As a professional learning organization and fierce advocate for teachers and learners, we care a great deal about student achievement. However, outside of our federal grant-supported initiatives, we have intentionally focused on areas other than student assessment results as a primary outcome in our impact reporting. Here’s why.
For one thing, it’s a burden on our district partners to extract and share that information with us; data-sharing agreements are complicated and take a lot of time. Additionally, it’s often several months after the school year ends before the data can be shared, offering little in a timely way to help with our partners’ programmatic decisions.
Also, more importantly, a state assessment can’t tell us everything we need to know. In fact, as a measure to guide how we improve, standardized test results leave a lot out. Test performance is just not a nuanced enough proxy for the complexity of student learning, and there is more timely, useful formative information to help students and teachers reach their full potential.
Test performance is just not a nuanced enough proxy for the complexity of student learning, and there is more timely, useful formative information to help students and teachers reach their full potential.
Rather than waiting until the test results come in, we’re convinced it’s more important to monitor what teachers are doing in the classroom, what they are asking students to do, and what students are actually doing, and we do that through observation. It’s how we help our partners assess if they are creating the conditions that are effective predictors of substantive learning. In other words, we zero in on the things the literature says are important for intellectual engagement, knowledge building, and growth and development — especially for underserved students. Research shows when those practices and conditions are in place, student achievement is likely to follow.
For years, NTC has designed professional learning and supports that recognize the complex, relational, cognitive, and developmental processes involved in teaching and learning. We have partnered with some of the leading researchers in the field to develop our Optimal Learning Environment (OLE) framework and related classroom observation instrument. Both emphasize the integrated fundamentals of social and emotional learning (SEL), learner variability/Universal Design for Learning, culturally responsive teaching, and learning environment research.
At NTC, observation is part and parcel of what we do. It’s one of three key components of what we call the teaching and coaching cycle and guides the professional conversations mentors and coaches should have with their teachers. Our expertise is centered in understanding and supporting what happens in the classroom. Conversations rooted in our IPG-based observation tool, referred to as Post-Observation Co-Analysis, provide meaningful opportunities to coach teachers toward conditions for optimal learning. (Learn more about observation indicators in the NTC case study here.)
Our expertise is centered in understanding and supporting what happens in the classroom.
We emphasize indicators that provide evidence that students are being set up for success and show they are interacting and engaging with teachers and other students around content.

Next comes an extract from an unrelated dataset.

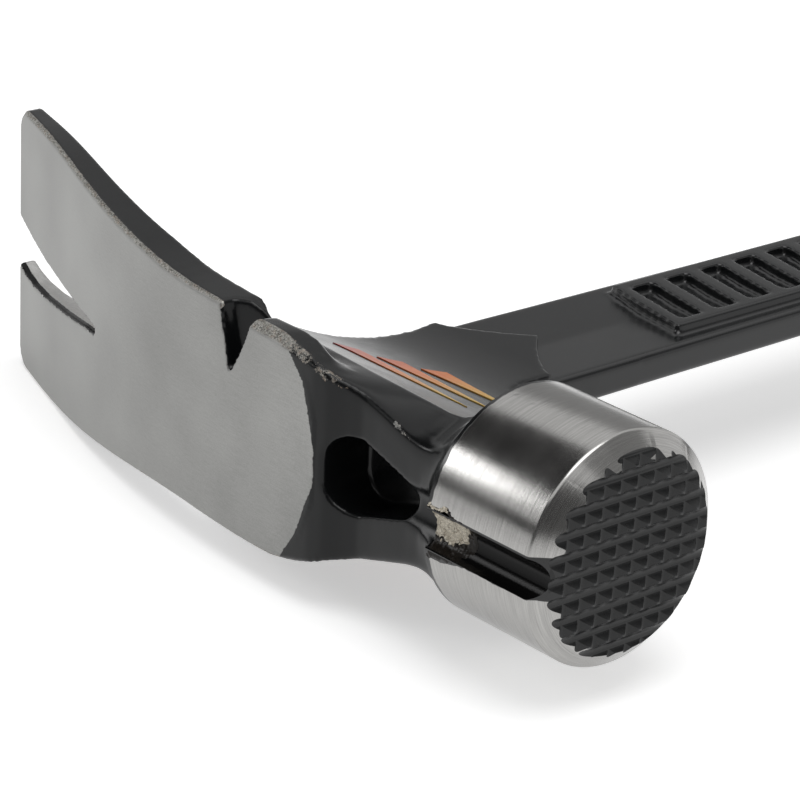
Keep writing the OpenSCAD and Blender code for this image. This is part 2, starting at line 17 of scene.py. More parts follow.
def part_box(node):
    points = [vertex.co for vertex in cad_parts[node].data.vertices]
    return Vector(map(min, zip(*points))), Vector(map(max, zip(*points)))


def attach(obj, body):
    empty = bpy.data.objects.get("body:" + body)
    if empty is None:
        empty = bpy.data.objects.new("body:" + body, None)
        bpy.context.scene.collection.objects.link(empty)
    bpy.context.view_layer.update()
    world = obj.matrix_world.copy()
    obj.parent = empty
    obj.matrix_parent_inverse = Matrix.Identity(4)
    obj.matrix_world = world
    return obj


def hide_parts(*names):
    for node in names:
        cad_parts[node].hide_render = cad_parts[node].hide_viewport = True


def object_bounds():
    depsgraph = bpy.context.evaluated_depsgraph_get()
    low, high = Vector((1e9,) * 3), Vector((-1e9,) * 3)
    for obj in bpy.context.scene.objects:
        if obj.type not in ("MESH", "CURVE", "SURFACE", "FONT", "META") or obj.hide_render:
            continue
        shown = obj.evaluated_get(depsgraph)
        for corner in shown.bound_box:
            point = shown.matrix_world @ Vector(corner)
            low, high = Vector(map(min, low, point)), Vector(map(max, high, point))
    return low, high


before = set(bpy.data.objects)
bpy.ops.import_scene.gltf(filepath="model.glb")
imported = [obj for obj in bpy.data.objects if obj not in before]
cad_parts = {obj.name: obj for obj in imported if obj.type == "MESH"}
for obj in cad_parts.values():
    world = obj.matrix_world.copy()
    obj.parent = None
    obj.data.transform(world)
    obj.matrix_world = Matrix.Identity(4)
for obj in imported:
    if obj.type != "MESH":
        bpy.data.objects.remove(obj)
solid_low, solid_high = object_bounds()
print("solids from", tuple(solid_low), "to", tuple(solid_high))

# %% [markdown]
# ## One place to measure from
#
# A toolmaker measures a hammer from the axis of its poll and the middle of its
# shank, in millimetres. Blender could be given metres everywhere, but small numbers
# with many zeros are easy to get wrong. So every piece is drawn in millimetres from
# the maker's own point, and one matrix takes the finished mesh to its place.

# %% Find the poll's axis and the middle of the shank
poll_low, poll_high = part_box("striking_poll")
shank_low, shank_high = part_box("shank")
poll_radius = (poll_high.z - poll_low.z) / 2
maker_point = Vector(((shank_low.x + shank_high.x) / 2,
                      poll_high.y - poll_radius,
                      (poll_low.z + poll_high.z) / 2))
MM = 0.001
TO_PLACE = Matrix.Translation(maker_point) @ Matrix.Diagonal((MM, MM, MM, 1))
TO_MAKER = TO_PLACE.inverted()
POLL_R = poll_radius / MM
FACE_X = (TO_MAKER @ poll_high).x
COLLAR_X = (TO_MAKER @ poll_low).x
print("poll radius", round(POLL_R, 2), "face at", round(FACE_X, 2), "collar at", round(COLLAR_X, 2))

# %% [markdown]
# ## Small tools for meshes
#
# A piece is shaped in a bmesh or with modifiers. These helpers copy a solid, turn a
# bmesh into an object, bake its modifiers into its mesh, and hand the finished piece
# over: it is put in its place, shaded smooth up to a chosen angle, and tied to the body.

# %% Helpers for pieces
WELD_GAP = 0.0005


def as_object(bm, name):
    mesh = bpy.data.meshes.new(name)
    bm.to_mesh(mesh)
    bm.free()
    piece = bpy.data.objects.new(name, mesh)
    bpy.context.scene.collection.objects.link(piece)
    return piece


def round_edges(bm, edges, radius, segments):
    bmesh.ops.bevel(bm, geom=edges, offset=radius, offset_type="OFFSET", affect="EDGES",
                    segments=segments, profile=0.5, material=-1)


def bake_modifiers(piece):
    seen = piece.evaluated_get(bpy.context.evaluated_depsgraph_get())
    mesh = bpy.data.meshes.new_from_object(seen)
    piece.modifiers.clear()
    piece.data = mesh


def hand_over(piece, materials, nodes, sharp_angle=None):
    piece.data.transform(TO_PLACE)
    piece.data.shade_smooth()
    if sharp_angle:
        piece.data.set_sharp_from_angle(angle=math.radians(sharp_angle))
    for material in materials:
        piece.data.materials.append(material)
    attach(piece, "root")
    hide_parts(*nodes)
    print(piece.name, len(piece.data.polygons), "faces")


def copy_of_node(name):
    bm = bmesh.new()
    bm.from_mesh(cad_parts[name].data)
    bmesh.ops.transform(bm, matrix=TO_MAKER, verts=bm.verts)
    bmesh.ops.remove_doubles(bm, verts=bm.verts, dist=WELD_GAP)
    return as_object(bm, name + "_copy")


# %% [markdown]
# ## Small tools for materials
#
# Every finish here is a small network of nodes around one Principled shader. One
# function adds a node with its settings and links, and short ones name the kinds that
# come back often. Colours are written as sRGB hex values, as in a paint chart, and
# turned to linear light. All patterns are placed by the same millimetres as the
# meshes, so a noise of scale 5 has grains of about 0.2 mm.

# %% Helpers for materials
def linear(hex_colour):
    parts = [int(hex_colour[i:i + 2], 16) / 255 for i in (1, 3, 5)]
    light = [p / 12.92 if p <= 0.04045 else ((p + 0.055) / 1.055) ** 2.4 for p in parts]
    return (*light, 1.0)


def add(tree, kind, feeds=None, **settings):
    node = tree.nodes.new("ShaderNode" + kind)
    for name, value in settings.items():
        setattr(node, name, value)
    for socket, value in (feeds or {}).items():
        if isinstance(value, bpy.types.NodeSocket):
            tree.links.new(value, node.inputs[socket])
        else:
            node.inputs[socket].default_value = value
    return node


def start_material(name):
    material = bpy.data.materials.new(name)
    material.use_nodes = True
    tree = material.node_tree
    shader = tree.nodes["Principled BSDF"]
    place = add(tree, "TexCoord")
    spot = add(tree, "Mapping", {"Vector": place.outputs["Object"],
                                 "Location": -maker_point / MM,
                                 "Scale": (1 / MM, 1 / MM, 1 / MM)})
    return material, tree, shader, spot.outputs["Vector"]


def join(tree, source, shader, socket):
    tree.links.new(source, shader.inputs[socket])


# Sockets of the Mix node when it mixes colours
MIX_A, MIX_B, MIX_RESULT = 6, 7, 2


def grain_of(tree, spot, scale, detail=2.0, roughness=0.5):
    return add(tree, "TexNoise", {"Vector": spot, "Scale": scale, "Detail": detail,
                                  "Roughness": roughness}).outputs["Fac"]


def combine(tree, operation, *values):
    return add(tree, "Math", dict(enumerate(values)), operation=operation).outputs[0]


def remap(tree, value, start, stop, low=0.0, high=1.0):
    return add(tree, "MapRange", {"Value": value, "From Min": start, "From Max": stop,
                                  "To Min": low, "To Max": high}).outputs["Result"]


def blend(tree, share, first, second):
    return add(tree, "Mix", {0: share, 2: first, 3: second}).outputs[0]


def blend_colours(tree, share, first, second):
    return add(tree, "Mix", {0: share, MIX_A: first, MIX_B: second},
               data_type="RGBA").outputs[MIX_RESULT]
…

Specifically, we observe whether teachers are:
- providing multiple approaches to engage in content and demonstrate learning
- checking for understanding
- offering feedback to support every learner
- shifting academic struggle to students (as appropriate)
- providing examples and explanations
- modeling and explicitly addressing social and emotional competence
- conveying confidence that every student can meet high expectations and grow
- respecting diversity and learner variability
And students are:
- connecting to lesson content
- seeking and offering help
- clarifying and extending their thinking
- engaging in learning
- self-reflecting and self-regulating to support their individual learning needs
Recent advances in our understanding from neuroscience — about brain chemistry and the importance of relationships and connection in the classroom — and all the interdisciplinary research contributing to the science of learning and development and educator professional learning confirm the importance of these leading indicators.

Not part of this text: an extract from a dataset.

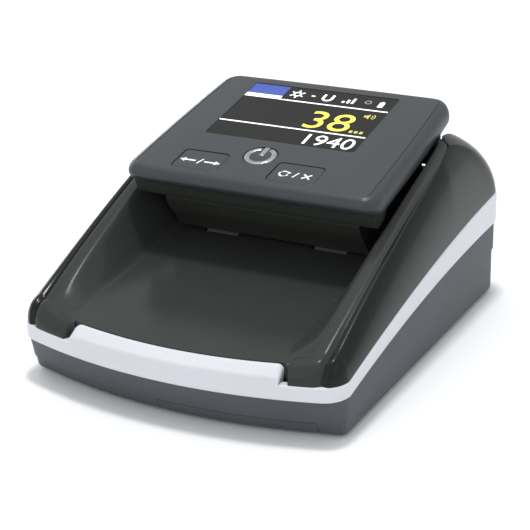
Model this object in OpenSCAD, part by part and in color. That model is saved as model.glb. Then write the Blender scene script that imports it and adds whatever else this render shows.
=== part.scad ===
// Desktop banknote tester: a low wedge body with an open sloping tray,
// and a slim display head hinged over the feed slot.
// X right, -Y front (tray side), +Z up. Millimetres. Origin on the table.

/* [Body] */
// width over the trim band
body_w = 133; // [131:0.5:136]
// length over the trim band
body_l = 168; // [166:0.5:172]
// shell wall thickness
wall = 2.2; // [1.8:0.1:2.4]
// height of the rubber feet below the base
foot_h = 1.5; // [1:0.1:2]

/* [Trim band] */
// lower edge of the band at the front
band_lo = 16.4; // [15:0.1:17]
// upper edge of the band at the front
band_hi = 22.3; // [21:0.1:23]
// left end of the raised lip
tab_l = -39.4; // [-40:0.1:-38.5]
// right end of the raised lip
tab_r = 45.4; // [44:0.1:45.4]

/* [Head] */
// tilt of the head's top face
head_tilt = 11.7; // [10.5:0.1:12]
// display window width
disp_w = 65; // [58:0.5:66]
// display window depth
disp_h = 45; // [40:0.5:46]
// side key width
key_w = 19.6; // [15:0.2:20]
// side key depth
key_h = 13.6; // [10:0.2:14]
// power button radius
power_r = 6.8; // [5.5:0.1:7.2]

/* [Feed] */
// feed shaft radius
shaft_r = 2; // [1.5:0.05:2.2]
// length of one feed roller
roller_l = 14; // [8:0.5:16]
// radial running clearance
run = 0.05; // [0.02:0.01:0.08]

/* [Hidden] */

// colours shared by several pieces
base_grey = [0.22,0.23,0.24];
key_grey = [0.28,0.29,0.3];
black = [0.1,0.1,0.1];
steel = [0.75,0.76,0.78];
screw_steel = [0.7,0.7,0.72];
gear_white = [0.9,0.9,0.86];
board_green = [0.1,0.38,0.2];
glass_grey = [0.35,0.36,0.4,0.6];

// ---------- plan outline of the body ----------
half_w = body_w/2;
half_l = body_l/2;
base_z = foot_h;                   // underside of the base
// the front is an arc whose foremost point is y = -half_l
front_bow = 11.41;                 // how far the arc falls back at the full width
front_r = (half_w*half_w + front_bow*front_bow)/(2*front_bow);
corner_r = 10;                     // front corners
rear_r = 11;                       // rear corners
corner_y = (-half_l + front_r)
  - sqrt((front_r-corner_r)*(front_r-corner_r) - (half_w-corner_r)*(half_w-corner_r));
front_a = asin((half_w-corner_r)/(front_r-corner_r));  // where the arc meets the corner
function front_y(x) = -half_l + front_r - sqrt(front_r*front_r - x*x);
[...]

Some might say that using classroom observations to measure the impact of our interventions and actions is not as valid or as sophisticated as student assessment results. But if we know what to look for, the classroom environment is where we should see change first. It’s also where, if we don’t see movement, real-time adjustments can be made to influence what’s happening in the classroom.
When we are trying to assess the impact of our work, we need to ask the right question. Are we helping to create learning settings in which students can engage at their highest cognitive and creative potential? Our measurement tools and how we define success along the way need to help us understand if we are doing that and, if not, how we can do better.